- **Goal of the exercise**
Quote every line of the material beneath this one.

— BEGIN Dataset extract —

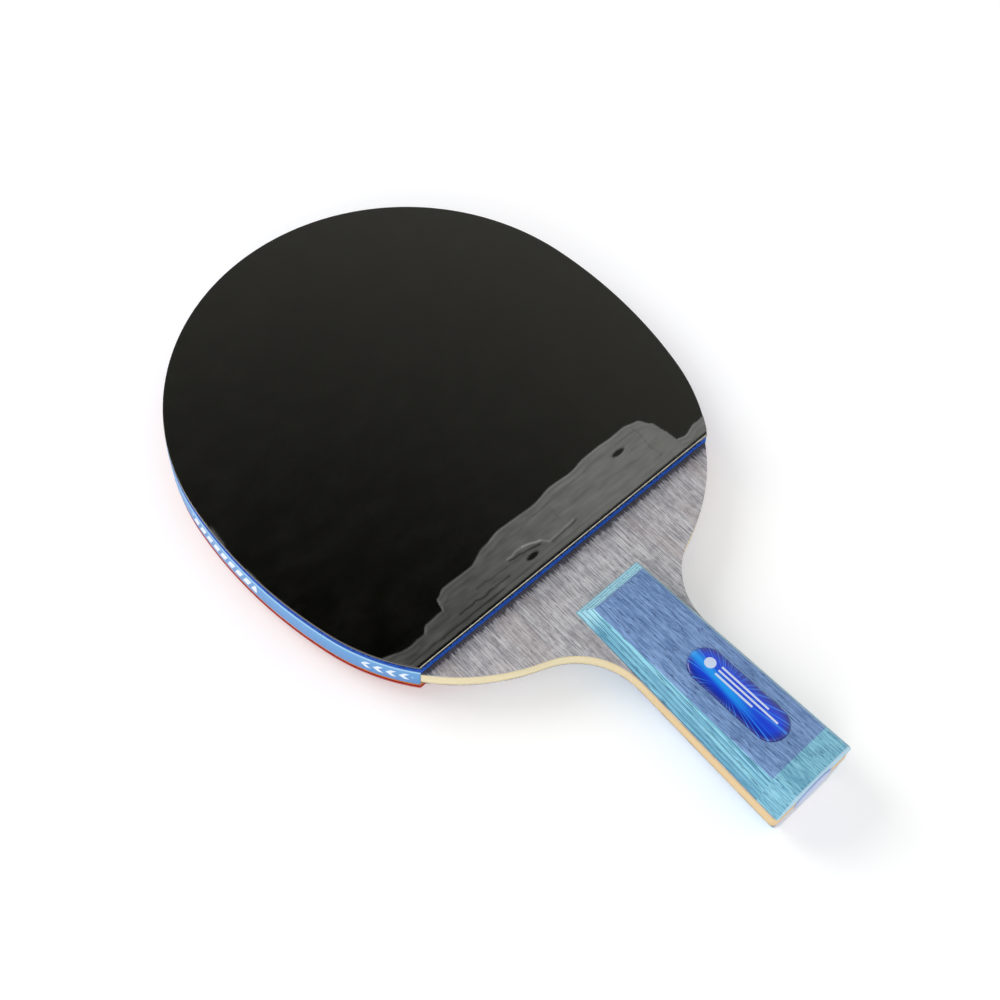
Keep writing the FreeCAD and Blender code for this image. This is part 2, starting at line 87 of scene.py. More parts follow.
class Graph:
    """A material's node tree with short ways to add and join nodes."""

    def __init__(self, name):
        self.material = bpy.data.materials.new(name)
        self.material.use_nodes = True
        self.tree = self.material.node_tree
        self.tree.nodes.clear()
        self.output = self.add("ShaderNodeOutputMaterial")

    def add(self, kind, **settings):
        made = self.tree.nodes.new(kind)
        for key, value in settings.items():
            setattr(made, key, value)
        return made

    def feed(self, socket, value):
        if isinstance(value, bpy.types.NodeSocket):
            self.tree.links.new(value, socket)
        elif value is not None:
            socket.default_value = value

    def coords(self, scale=(1, 1, 1), shift=(0, 0, 0)):
        texture = self.add("ShaderNodeTexCoord")
        mapping = self.add("ShaderNodeMapping")
        self.feed(mapping.inputs["Vector"], texture.outputs["Object"])
        mapping.inputs["Scale"].default_value = scale
        mapping.inputs["Location"].default_value = shift
        return mapping.outputs["Vector"]

    def axes(self, vector=None):
        split = self.add("ShaderNodeSeparateXYZ")
        self.feed(split.inputs[0], vector if vector else self.coords())
        return split.outputs

    def noise(self, vector, scale=1.0, detail=3.0, roughness=0.55, distortion=0.0):
        made = self.add("ShaderNodeTexNoise")
        self.feed(made.inputs["Vector"], vector)
        made.inputs["Scale"].default_value = scale
        made.inputs["Detail"].default_value = detail
        made.inputs["Roughness"].default_value = roughness
        made.inputs["Distortion"].default_value = distortion
        return made.outputs["Fac"]

    def cells(self, vector, scale=1.0):
        """Distance to the nearest of a scatter of points."""
        made = self.add("ShaderNodeTexVoronoi")
        self.feed(made.inputs["Vector"], vector)
        made.inputs["Scale"].default_value = scale
        return made.outputs["Distance"]

    def math(self, operation, a, b=None, clamp=False):
        made = self.add("ShaderNodeMath", operation=operation, use_clamp=clamp)
        for socket, value in zip(made.inputs, (a, b)):
            self.feed(socket, value)
        return made.outputs[0]

    def times(self, value, factor):
        return self.math("MULTIPLY", value, factor)

    def away(self, value, middle):
        """Distance of a value from a middle one."""
        return self.math("ABSOLUTE", self.math("SUBTRACT", value, middle))

    def about(self, value, middle, factor):
        """Signed offset from a middle value, times a factor."""
        return self.times(self.math("SUBTRACT", value, middle), factor)

    def length(self, a, b):
        squares = [self.math("POWER", leg, 2.0) for leg in (a, b)]
        return self.math("SQRT", self.math("ADD", *squares))

    def step(self, value, low, high, to_low=0.0, to_high=1.0):
        """Smooth step of a value from low to high, or high to low when they are swapped."""
        made = self.add("ShaderNodeMapRange", interpolation_type="SMOOTHSTEP")
        if low > high:
            low, high, to_low, to_high = high, low, to_high, to_low
        for index, number in enumerate((value, low, high, to_low, to_high)):
            self.feed(made.inputs[index], number)
        return made.outputs[0]

    def band(self, value, low, high, soft):
        """One between low and high, falling to nothing over a soft margin inside each end."""
        return self.times(self.step(value, low, low + soft), self.step(value, high, high - soft))

    def all_of(self, first, *others):
        for other in others:
            first = self.times(first, other)
        return first

    def mix(self, factor, a, b):
        made = self.add("ShaderNodeMix", data_type="RGBA")
        self.feed(made.inputs[0], factor)
        self.feed(made.inputs[6], a)
        self.feed(made.inputs[7], b)
        return made.outputs[2]

    def bump(self, height, distance, strength):
        made = self.add("ShaderNodeBump")
        made.inputs["Strength"].default_value = strength
        made.inputs["Distance"].default_value = distance
        self.feed(made.inputs["Height"], height)
        return made.outputs[0]

    def shader(self, color, roughness, normal=None, **numbers):
        """Principled surface; further sockets are named with underscores for spaces."""
        made = self.add("ShaderNodeBsdfPrincipled")
        self.feed(made.inputs["Base Color"], color)
        self.feed(made.inputs["Roughness"], roughness)
        self.feed(made.inputs["Normal"], normal)
        for key, value in numbers.items():
            made.inputs[key.replace("_", " ")].default_value = value
        return made.outputs[0]

    def finish(self, surface):
        self.tree.links.new(surface, self.output.inputs["Surface"])
        return self.material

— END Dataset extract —

- **Exercise result**
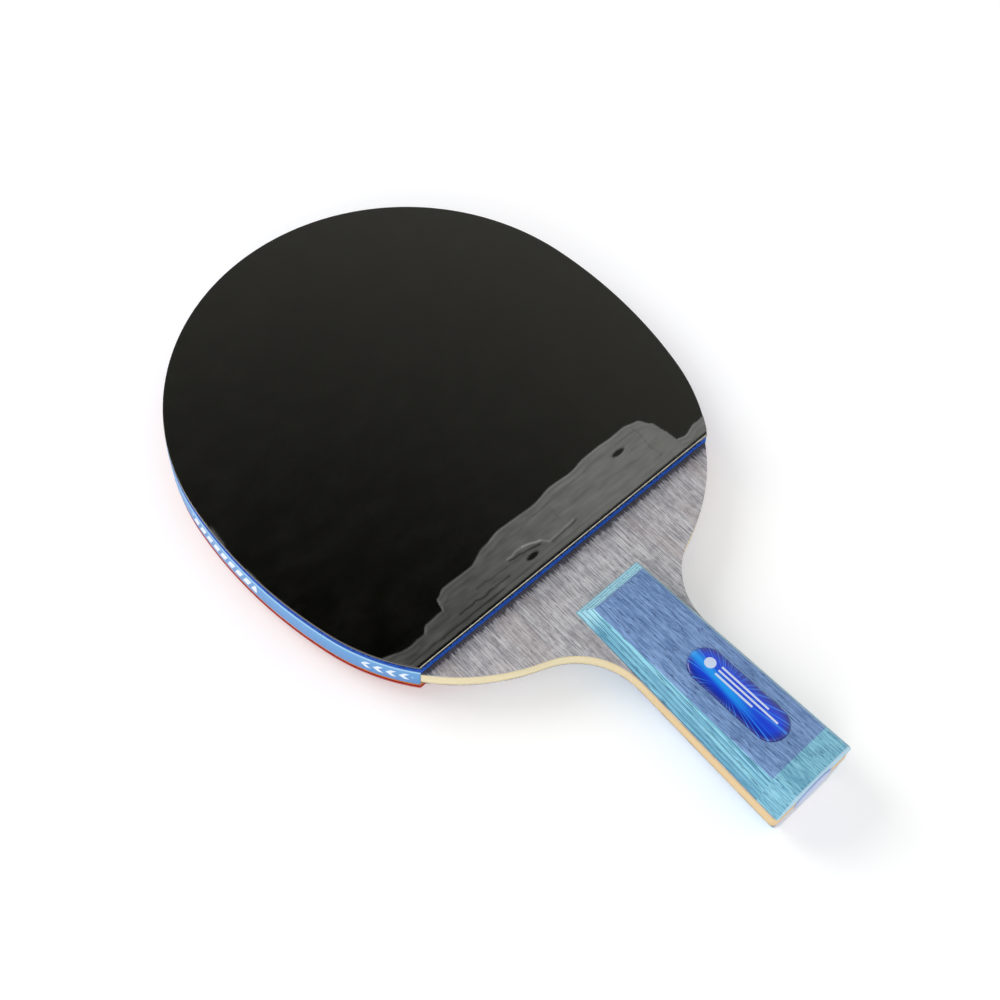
Keep writing the FreeCAD and Blender code for this image. This is part 2, starting at line 87 of scene.py. More parts follow.
class Graph:
    """A material's node tree with short ways to add and join nodes."""

    def __init__(self, name):
        self.material = bpy.data.materials.new(name)
        self.material.use_nodes = True
        self.tree = self.material.node_tree
        self.tree.nodes.clear()
        self.output = self.add("ShaderNodeOutputMaterial")

    def add(self, kind, **settings):
        made = self.tree.nodes.new(kind)
        for key, value in settings.items():
            setattr(made, key, value)
        return made

    def feed(self, socket, value):
        if isinstance(value, bpy.types.NodeSocket):
            self.tree.links.new(value, socket)
        elif value is not None:
            socket.default_value = value

    def coords(self, scale=(1, 1, 1), shift=(0, 0, 0)):
        texture = self.add("ShaderNodeTexCoord")
        mapping = self.add("ShaderNodeMapping")
        self.feed(mapping.inputs["Vector"], texture.outputs["Object"])
        mapping.inputs["Scale"].default_value = scale
        mapping.inputs["Location"].default_value = shift
        return mapping.outputs["Vector"]

    def axes(self, vector=None):
        split = self.add("ShaderNodeSeparateXYZ")
        self.feed(split.inputs[0], vector if vector else self.coords())
        return split.outputs

    def noise(self, vector, scale=1.0, detail=3.0, roughness=0.55, distortion=0.0):
        made = self.add("ShaderNodeTexNoise")
        self.feed(made.inputs["Vector"], vector)
        made.inputs["Scale"].default_value = scale
        made.inputs["Detail"].default_value = detail
        made.inputs["Roughness"].default_value = roughness
        made.inputs["Distortion"].default_value = distortion
        return made.outputs["Fac"]

    def cells(self, vector, scale=1.0):
        """Distance to the nearest of a scatter of points."""
        made = self.add("ShaderNodeTexVoronoi")
        self.feed(made.inputs["Vector"], vector)
        made.inputs["Scale"].default_value = scale
        return made.outputs["Distance"]

    def math(self, operation, a, b=None, clamp=False):
        made = self.add("ShaderNodeMath", operation=operation, use_clamp=clamp)
        for socket, value in zip(made.inputs, (a, b)):
            self.feed(socket, value)
        return made.outputs[0]

    def times(self, value, factor):
        return self.math("MULTIPLY", value, factor)

    def away(self, value, middle):
        """Distance of a value from a middle one."""
        return self.math("ABSOLUTE", self.math("SUBTRACT", value, middle))

    def about(self, value, middle, factor):
        """Signed offset from a middle value, times a factor."""
        return self.times(self.math("SUBTRACT", value, middle), factor)

    def length(self, a, b):
        squares = [self.math("POWER", leg, 2.0) for leg in (a, b)]
        return self.math("SQRT", self.math("ADD", *squares))

    def step(self, value, low, high, to_low=0.0, to_high=1.0):
        """Smooth step of a value from low to high, or high to low when they are swapped."""
        made = self.add("ShaderNodeMapRange", interpolation_type="SMOOTHSTEP")
        if low > high:
            low, high, to_low, to_high = high, low, to_high, to_low
        for index, number in enumerate((value, low, high, to_low, to_high)):
            self.feed(made.inputs[index], number)
        return made.outputs[0]

    def band(self, value, low, high, soft):
        """One between low and high, falling to nothing over a soft margin inside each end."""
        return self.times(self.step(value, low, low + soft), self.step(value, high, high - soft))

    def all_of(self, first, *others):
        for other in others:
            first = self.times(first, other)
        return first

    def mix(self, factor, a, b):
        made = self.add("ShaderNodeMix", data_type="RGBA")
        self.feed(made.inputs[0], factor)
        self.feed(made.inputs[6], a)
        self.feed(made.inputs[7], b)
        return made.outputs[2]

    def bump(self, height, distance, strength):
        made = self.add("ShaderNodeBump")
        made.inputs["Strength"].default_value = strength
        made.inputs["Distance"].default_value = distance
        self.feed(made.inputs["Height"], height)
        return made.outputs[0]

    def shader(self, color, roughness, normal=None, **numbers):
        """Principled surface; further sockets are named with underscores for spaces."""
        made = self.add("ShaderNodeBsdfPrincipled")
        self.feed(made.inputs["Base Color"], color)
        self.feed(made.inputs["Roughness"], roughness)
        self.feed(made.inputs["Normal"], normal)
        for key, value in numbers.items():
            made.inputs[key.replace("_", " ")].default_value = value
        return made.outputs[0]

    def finish(self, surface):
        self.tree.links.new(surface, self.output.inputs["Surface"])
        return self.material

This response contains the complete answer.